Warum in Deutschland kein Game of Thrones entstehen kann

Alberto Moravia beschreibt im Hinblick auf Russland die Unfruchtbarkeit des Leidens: „Man vergißt freilich gern, daß Dostojewskij, Kierkegaard und die anderen zu einer Zeit über das Leiden schrieben, da es verhältnismäßig wenig Leiden gab . . . Ein gewisses Maß an Leiden inspiriert; allzuviel davon aber ruft eine Art vergifteter Benommenheit hervor, die nicht nur alles andere als inspirierend wirkt, sondern geradezu jede natürliche Reaktion auf die verschiedenartigsten Ereignisse verhindert . . .

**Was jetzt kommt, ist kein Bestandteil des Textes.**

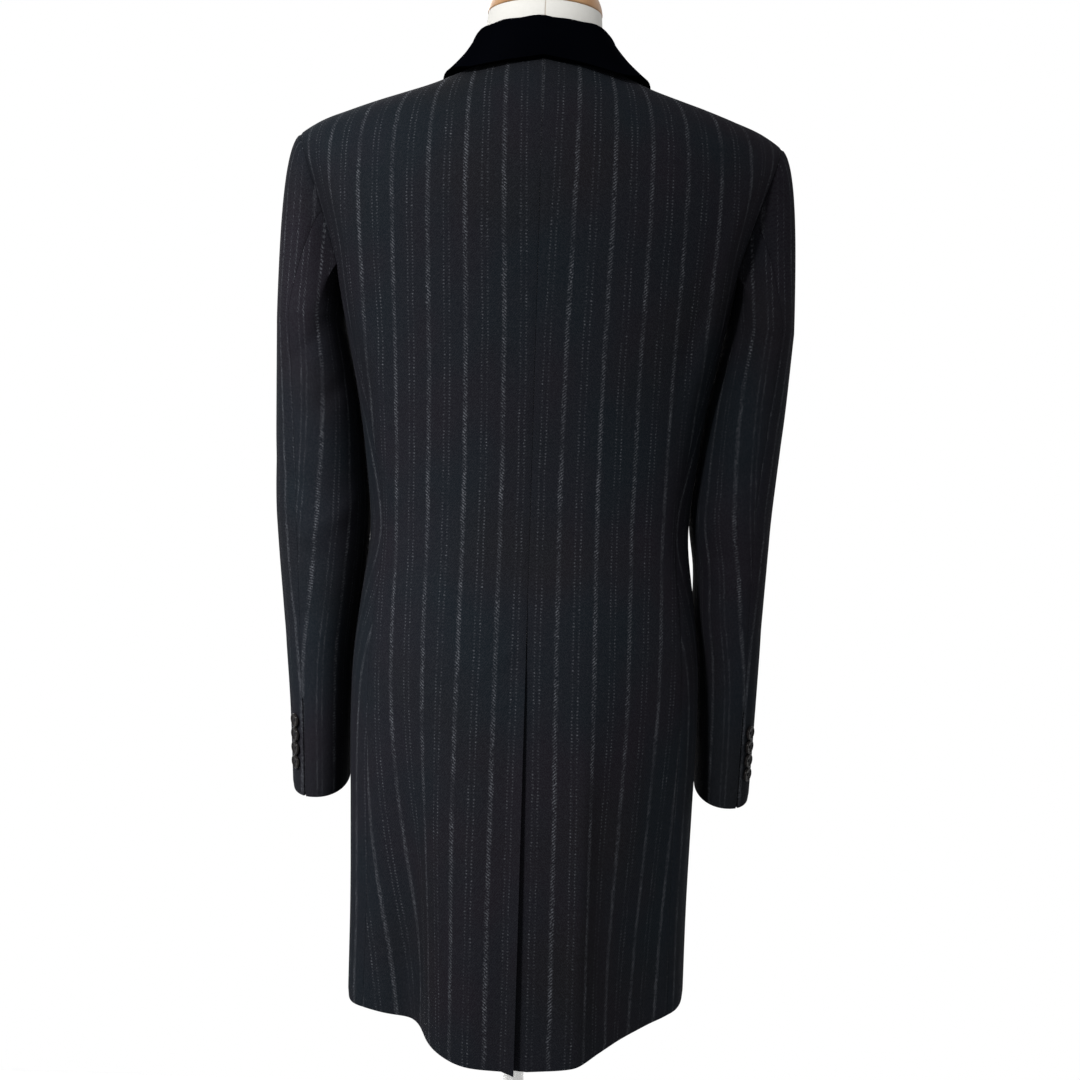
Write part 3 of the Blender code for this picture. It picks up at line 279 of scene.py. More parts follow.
DASH_PITCH = 0.0031           # of the breaks in the fine ones
LINEN_THREADS = 420.0
LINEN_PITCH = 0.0009
LINEN_SEAM = (0.0, 0.0003, 0.0005)
BUTTON_PROFILE = (
    (0.00, 0.00), (0.62, 0.00), (0.84, 0.06), (0.95, 0.22), (1.00, 0.48), (0.985, 0.72),
    (0.94, 0.90), (0.87, 0.99), (0.79, 0.98), (0.71, 0.88), (0.64, 0.76), (0.55, 0.70),
    (0.30, 0.68), (0.00, 0.68),
)
BUTTON_SIDES = 48
STITCH_STEPS = 8              # along a stitch over the button's middle
STITCH_SIDES = 6
STITCH_REACH = 0.22           # of the button's radius, along each axis out to a hole
STITCH_GAUGE = (0.055, 0.0001)          # half thickness: of the button's radius, and more
STITCH_ARCH = (0.0004, 0.0002)          # rise over the middle, sink at the holes
FLOOR_REACH = 0.85
CAMERA_PLACE = (0.0, 1.45, 1.06)
CAMERA_FOCUS = 1420.0         # pixels, for a picture 1080 pixels wide
CAMERA_PITCH = math.radians(3.7)
CAMERA_ROLL = math.radians(1.71)
CAMERA_YAW = -10.5 / 1420.0

# cloth that the centre-back seam takes away from the stripes, by height
SEAM_TAKE_ROWS = (
    (0.480, 0.0040),
    (0.700, 0.0050),
    (0.900, 0.0075),
    (1.000, 0.0080),
    (1.150, 0.0070),
    (1.300, 0.0030),
    (1.440, 0.0000),
)
# distance of the first stripe from the hind seam on the top and under sleeve, by height
SLEEVE_STRIPE_ROWS = (
    (0.700, 0.0020, 0.0000),
    (0.820, 0.0010, 0.0020),
    (0.960, 0.0140, 0.0180),
    (1.080, 0.0160, 0.0300),
    (1.250, 0.0200, 0.0340),
)
# creases: side, back or front, half-width share and height of both ends, half breadth, depth
CREASE_ROWS = (
    (+1, True, 0.93, 1.300, 0.80, 1.150, 0.0100, -0.0022),
    (+1, True, 0.80, 1.330, 0.74, 1.200, 0.0150, 0.0018),
    (-1, True, 0.93, 1.300, 0.79, 1.130, 0.0110, -0.0026),
    (-1, True, 0.79, 1.320, 0.73, 1.190, 0.0150, 0.0018),
    (+1, True, 0.10, 1.425, 0.45, 1.415, 0.0060, -0.0009),
    (-1, True, 0.08, 1.424, 0.40, 1.417, 0.0060, -0.0009),
    (+1, True, 0.30, 1.010, 0.75, 0.985, 0.0120, -0.0010),
    (-1, True, 0.25, 0.995, 0.80, 0.975, 0.0120, -0.0012),
    (+1, True, 0.20, 0.955, 0.55, 0.940, 0.0100, 0.0008),
    (-1, True, 0.35, 0.950, 0.70, 0.935, 0.0100, 0.0009),
    (+1, True, 0.04, 0.872, 0.26, 0.850, 0.0060, 0.0024),
    (+1, True, 0.42, 0.800, 0.50, 0.480, 0.0140, 0.0038),
    (+1, True, 0.60, 0.720, 0.57, 0.480, 0.0090, -0.0036),
    (+1, True, 0.80, 0.820, 0.86, 0.480, 0.0110, 0.0020),
    (-1, True, 0.33, 0.790, 0.34, 0.480, 0.0090, 0.0042),
    (-1, True, 0.44, 0.740, 0.46, 0.480, 0.0110, -0.0036),
    (-1, True, 0.60, 0.820, 0.66, 0.480, 0.0140, 0.0020),
    (-1, True, 0.84, 0.760, 0.80, 0.480, 0.0110, -0.0018),
    (+1, False, 0.80, 1.290, 0.68, 1.170, 0.0100, -0.0020),
    (-1, False, 0.80, 1.285, 0.69, 1.165, 0.0100, -0.0022),
    (+1, False, 0.35, 0.990, 0.80, 0.975, 0.0110, -0.0010),
    (-1, False, 0.40, 0.985, 0.80, 0.970, 0.0110, -0.0011),
    (+1, False, 0.45, 0.800, 0.50, 0.480, 0.0140, 0.0024),
    (-1, False, 0.60, 0.780, 0.62, 0.480, 0.0120, 0.0022),
    (-1, False, 0.35, 0.700, 0.33, 0.480, 0.0120, -0.0018),
)
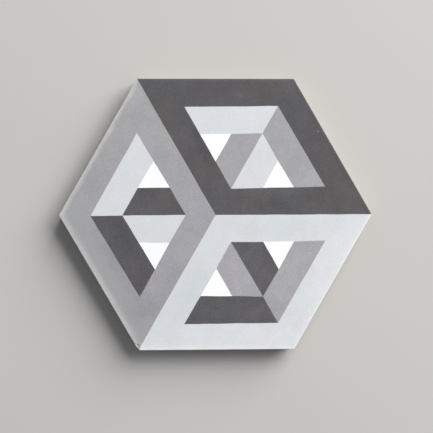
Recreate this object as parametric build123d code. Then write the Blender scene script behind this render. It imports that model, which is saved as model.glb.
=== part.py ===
from build123d import *
from build123d.topology import SkipClean
import os
from math import radians, sin, sqrt

# Hexagonal encaustic cement tile, pressed as one piece. Pigmented cement is poured side by
# side in the mould, as an isometric drawing of a hollow cube, and mortar is pressed behind
# it, so the face is flush and the seams between the pours are lines in one solid.
# Millimetres, +Z up: the back's rim is at z = 0 and the face looks up. +X points at a corner
# of the hexagon, and the origin is the middle of the back.

# The pressed body
across_flats = 200.0
thickness = 16.0
corner_radius = 1.2
face_arris = 0.5
back_arris = 0.8

# The key that the press leaves in the back, inside the rim that the tile rests on
rim_width = 12.0
key_depth = 1.5
key_draft = 45.0
key_corner_radius = 8.0

# The pigmented wear layer, and the width of the bars drawn in it
wear_layer = 3.0
bar_width = 20.0

side = across_flats / sqrt(3)
cut_clearance = 1.0


def hexagon(flats, corner):
    """A hexagon with a corner on +X, and its corners rounded."""
    outline = RegularPolygon(flats / 2, 6, major_radius=False)
    return fillet(outline.vertices(), corner)


def pressed_body():
    """The mould's hexagon with its edges eased, and the key in its back."""
    body = extrude(hexagon(across_flats, corner_radius), thickness)
    body = fillet(body.faces().sort_by(Axis.Z)[-1].edges(), face_arris)
    body = chamfer(body.faces().sort_by(Axis.Z)[0].edges(), back_arris)
    mouth = hexagon(across_flats - 2 * rim_width, key_corner_radius)
    return body - extrude(mouth, key_depth, taper=key_draft)


def pour(corners):
    """A block of the wear layer. A corner (p, q) lies p along one edge of a cube face and q
    along the other, at 120 degrees to it, from the middle of the tile."""
    points = [(p - q / 2, q * sin(radians(60))) for p, q in corners]
    outline = make_face(Polyline(*points, close=True))
    return Pos(0, 0, thickness - wear_layer) * extrude(outline, wear_layer + cut_clearance)


def cube_face():
    """The pours of one face of the cube: its frame, and what shows through its opening."""
    bar = bar_width / sin(radians(60))
    far = side - bar
    deep = far - bar
    reach = side + cut_clearance
    frame = pour([(0, 0), (reach, 0), (reach, reach), (0, reach)])
    opening = pour([(bar, bar), (far, bar), (far, far), (bar, far)])
    far_bar = [(bar, far), (far, far), (deep, deep), (bar, deep)]
    cross_bar = [(deep - bar, deep), (deep, deep), (bar, bar), (bar, 2 * bar)]
    gap = [(bar, deep), (deep - bar, deep), (bar, 2 * bar)]
    seen = [far_bar, cross_bar, gap]
    mirrored = [[(q, p) for p, q in corners] for corners in seen]
    return [frame - opening] + [pour(corners) for corners in seen + mirrored]


def encaustic_tile():
    """The three cube faces and the mortar behind them, pressed into one solid."""
    body = pressed_body()
    blocks = [Rot(0, 0, turn) * block for turn in (0, 120, 240) for block in cube_face()]
    layer = Pos(0, 0, thickness - wear_layer) * extrude(
        hexagon(across_flats + 2 * cut_clearance, corner_radius), wear_layer + cut_clearance
    )
    mortar = body - layer
    pigments = [body & block for block in blocks]
    with SkipClean():
        return mortar.fuse(*pigments)


os.makedirs("parts", exist_ok=True)
export_step(encaustic_tile(), "parts/cement_tile.step")
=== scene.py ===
from math import cos, pi, radians, sin, sqrt
from random import Random

import bpy
import numpy as np
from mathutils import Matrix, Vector, noise
from mathutils.geometry import delaunay_2d_cdt
from mathutils.kdtree import KDTree


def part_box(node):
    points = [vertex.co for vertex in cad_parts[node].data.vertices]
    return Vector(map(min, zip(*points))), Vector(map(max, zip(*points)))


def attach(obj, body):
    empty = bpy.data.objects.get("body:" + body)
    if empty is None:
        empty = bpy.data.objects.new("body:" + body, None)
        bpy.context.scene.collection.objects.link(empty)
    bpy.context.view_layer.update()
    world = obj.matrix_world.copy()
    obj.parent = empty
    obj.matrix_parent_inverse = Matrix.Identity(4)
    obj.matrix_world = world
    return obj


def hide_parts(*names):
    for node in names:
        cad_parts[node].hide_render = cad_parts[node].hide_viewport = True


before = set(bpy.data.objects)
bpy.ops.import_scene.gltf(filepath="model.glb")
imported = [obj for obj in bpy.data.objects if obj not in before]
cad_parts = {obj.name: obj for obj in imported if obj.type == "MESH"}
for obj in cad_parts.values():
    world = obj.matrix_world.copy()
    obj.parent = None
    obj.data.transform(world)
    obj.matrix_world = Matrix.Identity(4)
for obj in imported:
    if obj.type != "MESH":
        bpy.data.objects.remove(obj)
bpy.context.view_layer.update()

# Sizes in millimetres. The frame gives the tile's own, and the rest are those of its solid.
MM = 0.001
low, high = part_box("cement_tile")
thickness = round((high.z - low.z) / MM, 2)
across_flats = round((high.y - low.y) / MM, 2)
side = across_flats / sqrt(3)
corner_radius = 1.2
face_arris = 0.5
back_arris = 0.8
wear_layer = 3.0
bar_width = 20.0
rim_width = 12.0
key_depth = 1.5
key_corner_radius = 8.0

# How closely the mesh is sampled, and how much closer by the damaged corner
station_step = 0.62
damage_station_step = 0.3
damage_station_reach = 16.0
face_step = 1.45
damage_face_step = 0.45
damage_face_reach = 7.0
seam_step = 1.3
back_step = 1.6
key_stations = 64
arc_steps = 6
arris_steps = 4
wear_rings = 6
mortar_rings = 12

# Loose points of the mesh, in shares of their spacing: how far each is moved off its place, and
# how near it may lie to a point that is there already
scatter_jitter = 0.2
scatter_clearance = 0.6

# How uneven the body is, in waves of noise: how high each wave is, how long, and its seed. The
# arris and the broken places take theirs as shares of their own size.
WAVES = {
    "arris": ((0.35, 9, 1), (0.15, 2.2, 2)),
    "layer": ((0.45, 22, 3), (0.2, 5, 4)),
    "wear side": ((0.03, 2.5, 5),),
    "mortar drag": ((0.1, 1.6, 6),),
    "mortar side": ((0.12, 2.4, 7),),
    "seam": ((0.22, 15, 8), (0.05, 4, 9)),
    "face": ((0.02, 30, 10),),
    "back": ((0.1, 2.6, 11), (0.07, 1.1, 12)),
    "key": ((0.12, 14, 13),),
    "break": ((0.035, 0.9, 14), (0.05, 2.5, 15)),
}

# How far each further seed moves its noise, in waves
seed_shift = (17.3, -9.1)

# The mould drags the mortar's side into upright streaks this many times as long as wide
drag_stretch = 9

# The middle of the rounded back arris, in from the side and up, as a share of the arris
back_arris_middle = 0.35

# A seam sways less this near to its ends, and the face lies this far below its highest point
# on the whole
seam_hold = 4
face_sink = 0.02

# The rim in the back is rougher than the key, and worn flat this deep
rim_roughness = 1.2
rim_wear = 0.02


def unit(degrees):
    """The level direction at an angle from +X."""
    return Vector((cos(radians(degrees)), sin(radians(degrees))))


def ripple(x, y, z, size, seed):
    """Smooth noise from about -1 to 1, with bumps of about that size. A seed moves it along."""
    across, along = (shift * seed for shift in seed_shift)
    return noise.noise(Vector((x / size + across, y / size + along, z / size)))


def waves(kind, x, y, z=0):
    """How uneven the body is at a place, from the waves of that kind."""
    return sum(rise * ripple(x, y, z, size, seed) for rise, size, seed in WAVES[kind])


def inward(x, y):
    """How far a point is in from the nearest side of the hexagon."""
    return across_flats / 2 - max(abs(unit(turn).dot(Vector((x, y)))) for turn in (30, 90, 150))


# The inlay. Each cube face is drawn from its own first edge, and a corner (p, q) lies p along
# that edge and q along the second, 120 degrees on. A list runs anticlockwise, and also has
# the corners that its neighbours have on a shared seam, so that both follow the same points.
bar = bar_width / sin(radians(60))
far = side - bar
deep = far - bar
FAR_BAR = [(bar, far), (bar, deep), (deep - bar, deep), (deep, deep), (far, far)]
CROSS_BAR = [(bar, bar), (deep, deep), (deep - bar, deep), (bar, 2 * bar)]
GAP = [(bar, 2 * bar), (deep - bar, deep), (bar, deep)]

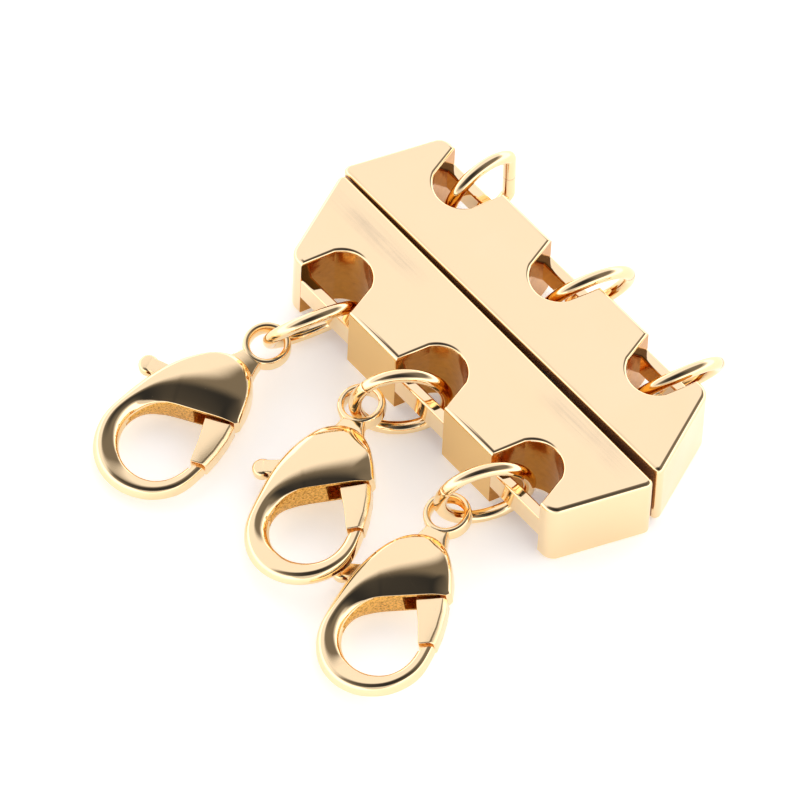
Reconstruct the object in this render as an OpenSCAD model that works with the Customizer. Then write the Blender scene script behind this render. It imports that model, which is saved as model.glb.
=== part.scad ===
// Three-strand magnetic layering clasp, closed and lying on a flat surface.
// Millimetres. X runs along the seam between the halves, Y towards the far half, Z up.
// The origin is on the surface, straight below the middle of the seam.

/* [Halves] */
// Length of each half along the seam, to the meeting points of its faces
half_len = 28.1; // [28:0.1:28.6]
// Depth of each half, from the seam to its outer face
half_depth = 6.1; // [6.05:0.05:6.2]
// Height of each half
half_height = 5.6; // [5.5:0.05:5.8]
// How far each end slants in between the seam and the outer face
end_slant = 2.4; // [1.6:0.1:2.4]
// Radius of the polished edges
edge_r = 0.35; // [0.25:0.05:0.4]
// Radius of the upright corners, seen from above
corner_r = 0.6; // [0.4:0.05:0.7]
// Gap between the two halves at the middle of the seam
seam_gap = 0.3; // [0.3:0.05:0.4]
// Turn at which the magnets let the far half sit, in degrees
far_turn = 0.8; // [0:0.1:0.8]
// How far the far half has slid along the seam
far_slip = 0.4; // [0.2:0.05:0.45]

/* [Notches] */
// Distance between two strands
strand_pitch = 8.5; // [8.45:0.05:8.6]
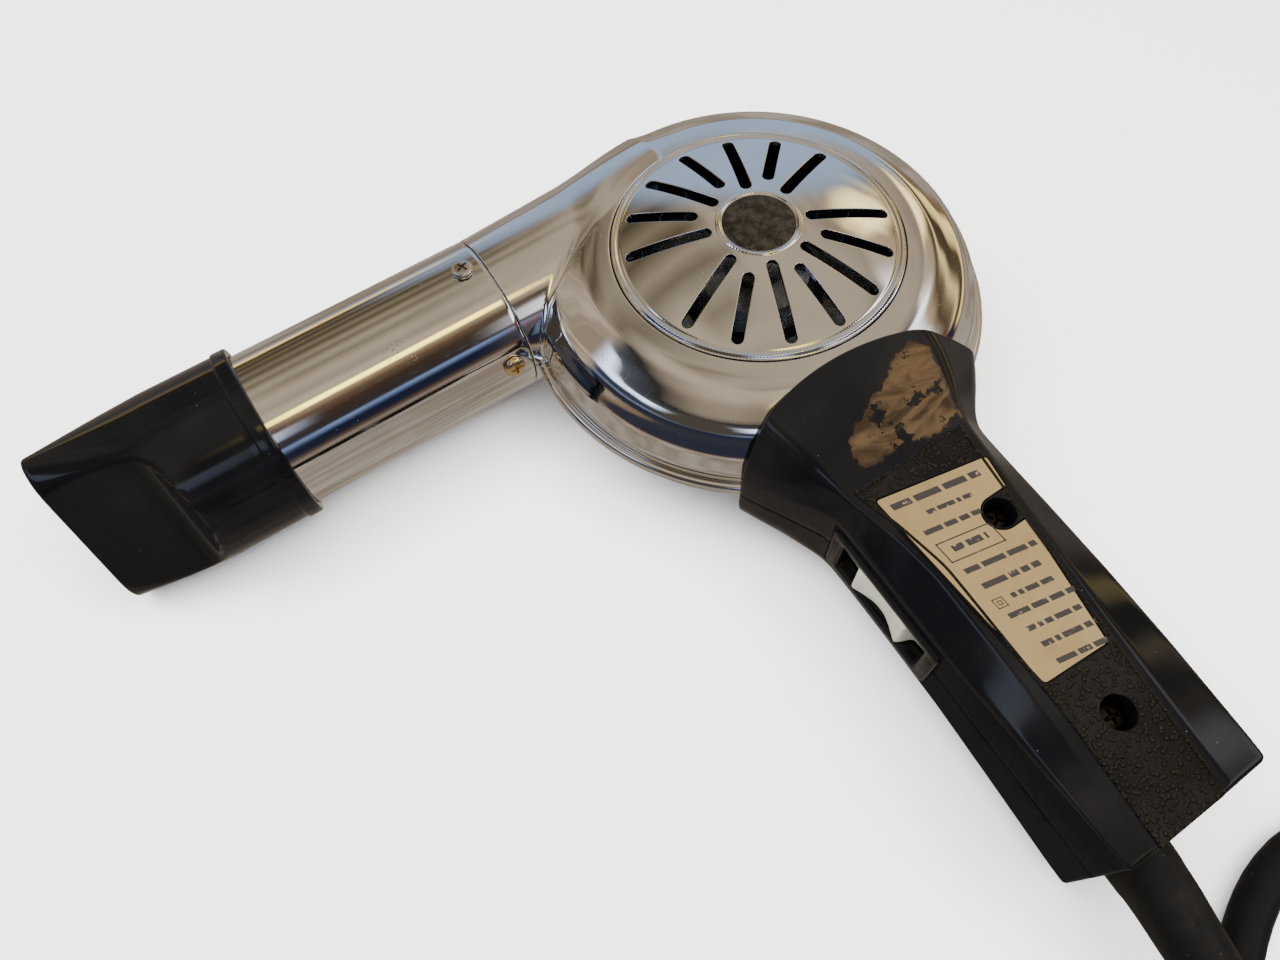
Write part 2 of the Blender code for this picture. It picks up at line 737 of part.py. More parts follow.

soviel ich weiß, hat noch nie jemand auf das Motiv des Leidens hingewiesen oder vielmehr auf die Apathie, die das Leiden im Übermaß hervorruft. «Wir haben Dutzende von Stalin-Preisen verteilt, aber wir besitzen keinen einzigen wirklichen Roman», hat Malenkow einmal, noch zu Lebzeiten Stalins, in aller Öffentlichkeit erklärt. Diese Unfruchtbarkeit der Sowjetliteratur ist die Unfruchtbarkeit jenes großen Leidens, das für die kleineren und kleinen Leiden unempfindlich macht, wie sie das menschliche Leben und damit auch die Dichtung durchziehen. Denken wir wieder an Dostojewskij, der in Schuld und Sühne das Leiden und Elend seines Helden und so vieler anderer Gestalten schildert. Es scheint fraglich, ob er heute, nach der Million Verhungerter und Erfrorener von Leningrad, seinen Roman noch geschrieben hätte. Die Leiden Raskolnikows, Sonjas, der Familie Marmeladow wären ihm geringfügig erschienen, verglichen mit dem soviel schaurigeren Leiden einer ganzen von den Hitler-Armeen belagerten Stadt.“

Zweifellos hatte Russland im II. Weltkrieg mehr gelitten als Deutschland, ist daher gelähmter in dem von Moravia beschriebenen Sinn. Aber Deutschland ist nicht ohne innere Schrammen davon gekommen. Dem Volk fehlt nach wie vor die Unbekümmertheit hinsichtlich saftig-gewaltsamer Themen, die den Kern von Game of Thrones zum Glühen bringen. Nicht wenig der darin ausgekosteten Gewalt haben die Großeltern der heutigen Deutschen leibhaftig erlebt, und die Abneigung gegen den Kitzel lebt, wenn auch verblassend, in den folgenden Generationen weiter.